Do remember that both Washington then and Minnesota now were and are excellent football clubs. And that the Dolphins did much more than win by 17 this soggy Sunday.
It was murder. It made the St. valentine's Day Massacre look like a draw.
Minnesota Coach Bud Grant's early week discomfiture at finding sparrows in his dressing room showers faded into utter horror at the aqua-and-orange vultures picking the bones of his proud athletes.
And the world finally learned why Don Shula had been grinning all week. He knew what he had. Now everybody knows what he's got, which is something nobody had before, the Kohinoor Diamond of football teams.
The Dolphins buried once and for all the myth that other teams have better material. That Miami wins on unity rather than speed or muscle.
It was all together Sunday. If any of the 24 pro clubs not represented here can outrun or outbruise or outthink the Dolphins, the Vikings give thanks they were not playing them.
Jim Langer and Bob Kuechenberg and Larry Little and Wayne Moore and Norm Evans picked up the fabled Front Four from the Northland and shook them like a gang of King Kongs dangling a cluster of screaming Fay Wrays from the Empire State Building.
Scorning audible check-offs at the line of scrimmage, Bob Griese aimed Larry Csonka through the debris and Csonka flung it aside like confetti in his Super Bowl record (145 yards) running show.
Between Shula winning his second Super Bowl in four starts and Csonka truck-trailering up and down the Astro-Turf, the Hungarian press missed a great bet. Newsmen were here form such distant spots as Egypt and Hong Kong and Norway and Romania and even the Ivory Coast. Alas, the Hungarian forebears of Shula and Csonka will have to read of The Great Goring in English.
When it's 24-7 on the score board and more than that in the punching pits, you must hang some jewels on the defense. Miami's speciously described No-Name defense pounded Minnesota's runners into such terror that the Vikings did not get a first down rushing for an astounding 44 minutes and 17 seconds.
Bill Stanfill and Vern Den Herder came up fast on the outside and Manny Fernandez blocked the middle lanes. Where else can a runner go? Your TV set answered that: Nowhere. Or crazy. Dolphin defenders forced Fran Tarkenton to waste time throwing short because he couldn't throw long when it meant anything.

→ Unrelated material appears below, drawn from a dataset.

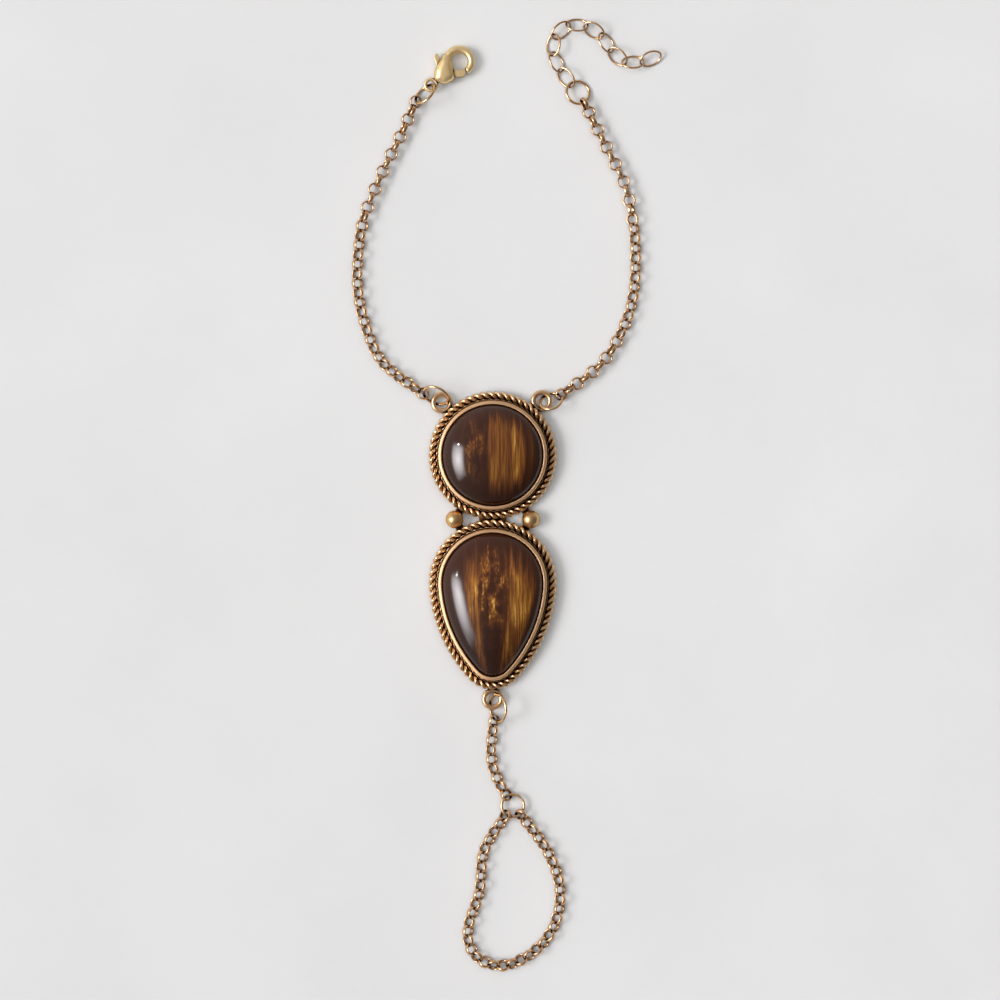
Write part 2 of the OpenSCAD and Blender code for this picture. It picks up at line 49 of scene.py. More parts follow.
# Cabochons
# Two domed stones of brown cat's-eye, one round and one pear-shaped, ground flat below and
# polished to a high gloss. Fibres inside run along the hand and show as golden bands, partly their own colour
# and partly a painted chatoyant sheen.
stone_low, stone_high = (np.array(c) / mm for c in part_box("round_stone"))
pear_low, pear_high = (np.array(c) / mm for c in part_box("pear_stone"))
round_r = (stone_high[0] - stone_low[0]) / 2
seat_z = stone_low[2]
dome_top = stone_high[2]
side_h = 1.3
shoulder_z = seat_z + side_h
dome_h = dome_top - shoulder_z
stone_chamfer = 0.15
pear_r = (pear_high[0] - pear_low[0]) / 2
pear_head_y = pear_high[1] - pear_r
pear_tip_r = 3.6
pear_flank_r = 24.0
pear_d = pear_head_y - pear_low[1] - pear_tip_r


def round_outline(offset, count):
    """Points around the round stone at an offset from its edge, with their outward normals."""
    a = np.arange(count) * 2 * math.pi / count
    normal = np.stack([np.cos(a), np.sin(a)], 1)
    return normal * (round_r + offset), normal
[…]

They put him in the classic position of impossibility: Down 24-0 where he could not hope to win by running, and with no chance to do anything but make it worse by throwing deep into the Dolphin's secondary spider web. The line made Tarkenton get rid of the ball quickly, which he does not like to do. That meant dumping it off to tight ends and backs, and Miami's linebackers and cornerbacks cut them off quickly.
Grant is a gracious coach who is not without wit. He had the perfect answer when asked what he would do differently if he had to do it all over again. Grant said he wouldn't show up.
He could not have known that he would meet the perfect blend of textbook football. Shula wrote it. His players recited it. Between them, they have the highest mark in football history.